One day, I was running late. I scurried back with bags full of cuts of beef and pork, freshly made ravioli, mozzarella, Parmesan cheese and other fragrant foods, just making it past the zoo gate before it closed for the evening. Luckily, the Skyfari was still chugging along, ferrying the few lingering tourists toward the far exit. I climbed aboard and settled in, my shopping on the adjacent seat, digestible ballast steadying my journey home.
After a while, I noticed something strange, an odd loneliness. Dusk was approaching, a time when, according to the wildlife documentaries of my childhood, all manner of animals should be making their way to the watering hole. Instead there was an unsettling silence. Looking down, I realized the park was empty, not just of tourists; all the residents were gone too!
The deer and the antelope weren't playing. Where was the giraffe family? And mister lion? Suddenly their enclosures, so carefully constructed to resemble native habitats in faraway places looked like stage sets. Without the living creatures they lost their grip on reality, becoming outdoor dioramas, Disneyland au naturel. This mystery—Noah's Ark meets the Mary Celeste on dry land—deepened upon my descent. I had to solve it.
Grabbing my shopping, I trotted off the chair near the southern entrance. I glanced around; maybe the animals got wind of my sausages and stormed out of their enclosures ready to ransack me upon landing.
Walking cautiously in the direction of the gate, I spotted a zoo worker cleaning up.
“Hey, what happened to all the animals?
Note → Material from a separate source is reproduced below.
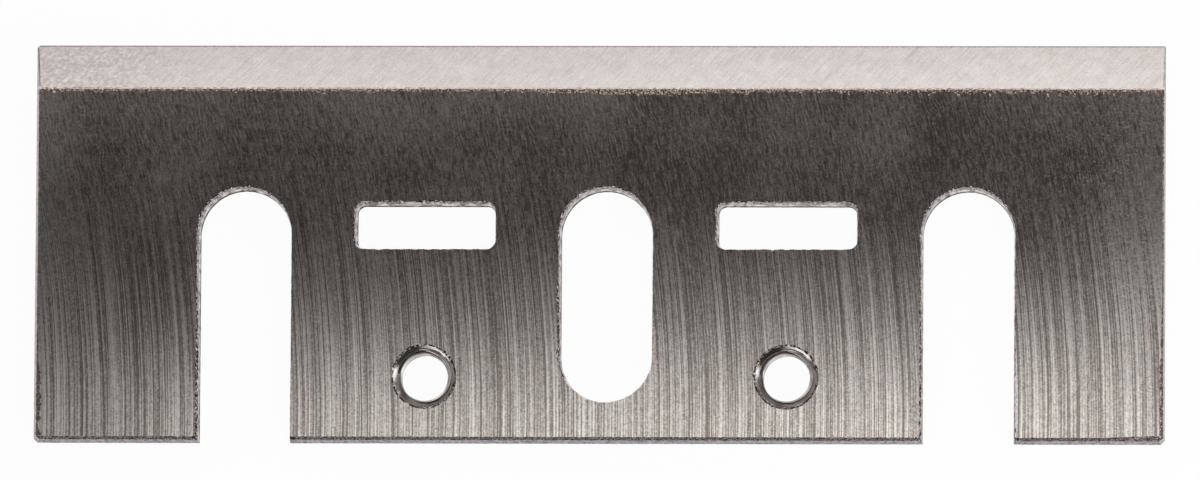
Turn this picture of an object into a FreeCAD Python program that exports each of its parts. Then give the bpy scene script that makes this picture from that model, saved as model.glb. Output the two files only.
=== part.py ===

Where’d they go?”
“They go downstairs at night.”
He was nonchalant. I was bewildered. Those wildlife documentaries of my childhood needed to be updated.
A few months later, we moved to the east side of zoo. I let my membership lapse. I joined the Botanical Gardens directly across Fordham Road, figuring, at least they don’t lock up the plants after dark. Eventually, the zoo took down the Skyfari, and I wondered if the animals ever missed the aromas of Arthur Avenue drifting overhead.